En Colombia han coexistido los dos tipos de comercio sexual, que se refuerzan. También hay una dinámica de exportación y más recientemente unos polos de atracción turística. A la situación típica de inmigrantes campesinas que se ofrecían en las urbes se han sumado zonas de frontera, explotación minera o conflicto, semejantes al lejano oeste. A principios del siglo XX, en algunos barrios de Bogotá se contabilizaba el doble de mujeres que de hombres; en Medellín el grueso de la fuerza de trabajo fabril era femenino. La vinculación al servicio doméstico o los internados en las fábricas fueron un escenario propicio para la entrada clásica al oficio: seducción y abandono. La demanda estaba garantizada.

Las prostitutas europeas y cuarentonas que llegaron a principios de siglo al país no encajan en la visión victimista contemporánea. La Violencia, luego las guerrillas y los paras, provocaron migraciones y desbalances demográficos regionales que mantuvieron ese legado. El narcotráfico, con su colosal riqueza, indujo a su alrededor una pujante industria de servicios sexuales.

La llegada a España y Holanda de colombianas de veinte añitos, muy independientes de chulos, antecedió en cerca de tres décadas el reciente flujo migratorio hacia Europa.
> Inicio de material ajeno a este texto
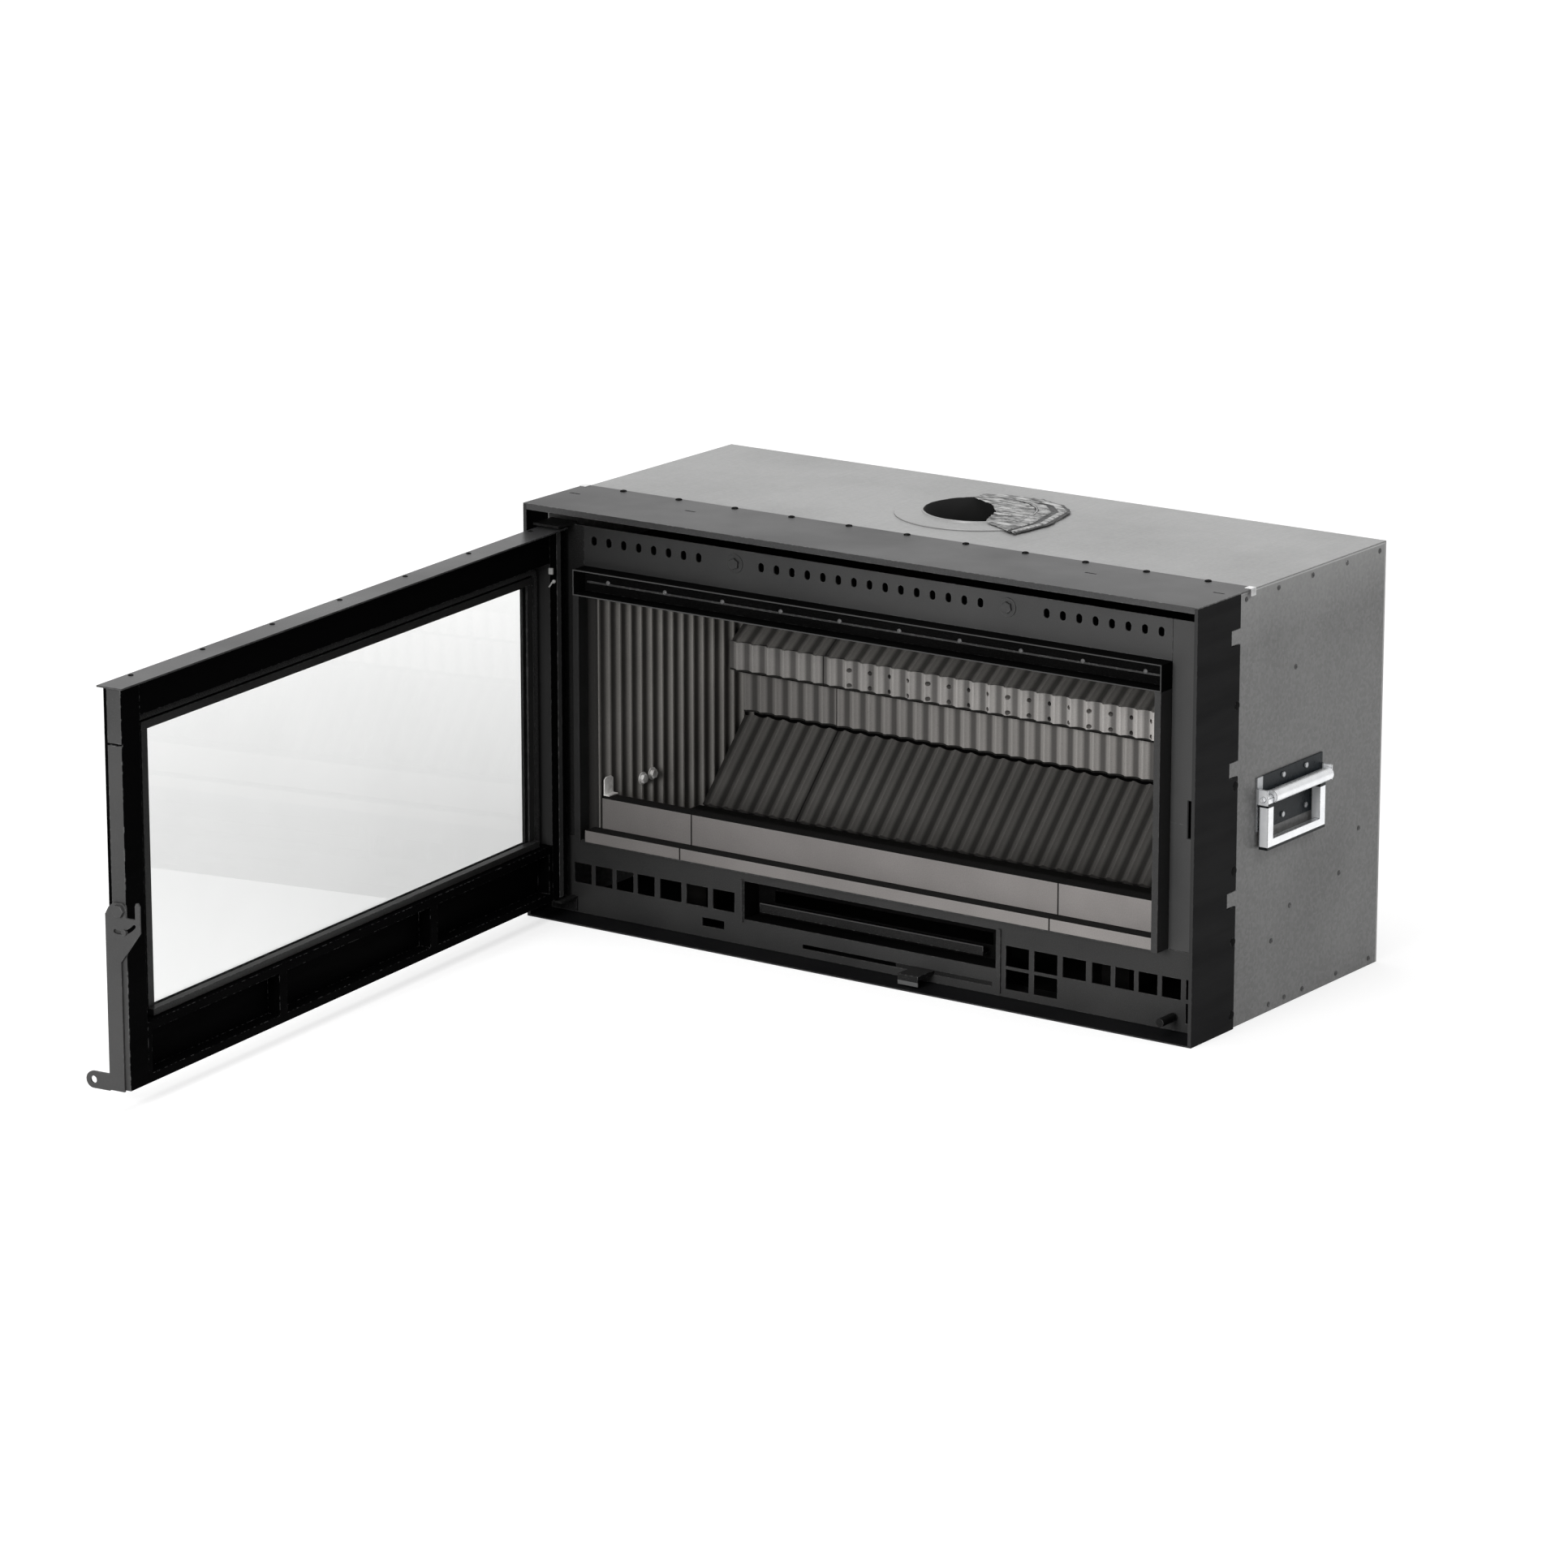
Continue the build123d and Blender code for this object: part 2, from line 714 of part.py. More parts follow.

Muchas de ellas se casaron con clientes y algunas con sus patrones, sentando las bases para reclutar en sus sitios de origen las nuevas generaciones de embajadoras colombianas en el oficio. Las supuestas mafias son en realidad redes de amigas, vecinas y familiares.

El panorama de la prostitución es complejo. En un país que ha pagado con sangre las prohibiciones moralistas, y tan proclive a las mafias, sería irresponsable tratar de emular lo que se hizo en Suecia. Ni siquiera algo tan sencillo de entender como el tráfico automotor es de fácil intervención. En los lugares aledaños a Bogotá los comerciantes se benefician con los trancones de fin de semana. Podría haber incluso alguna prepago pueblerina levantándose por fin al chofer que la sacará de allí para empezar una nueva vida.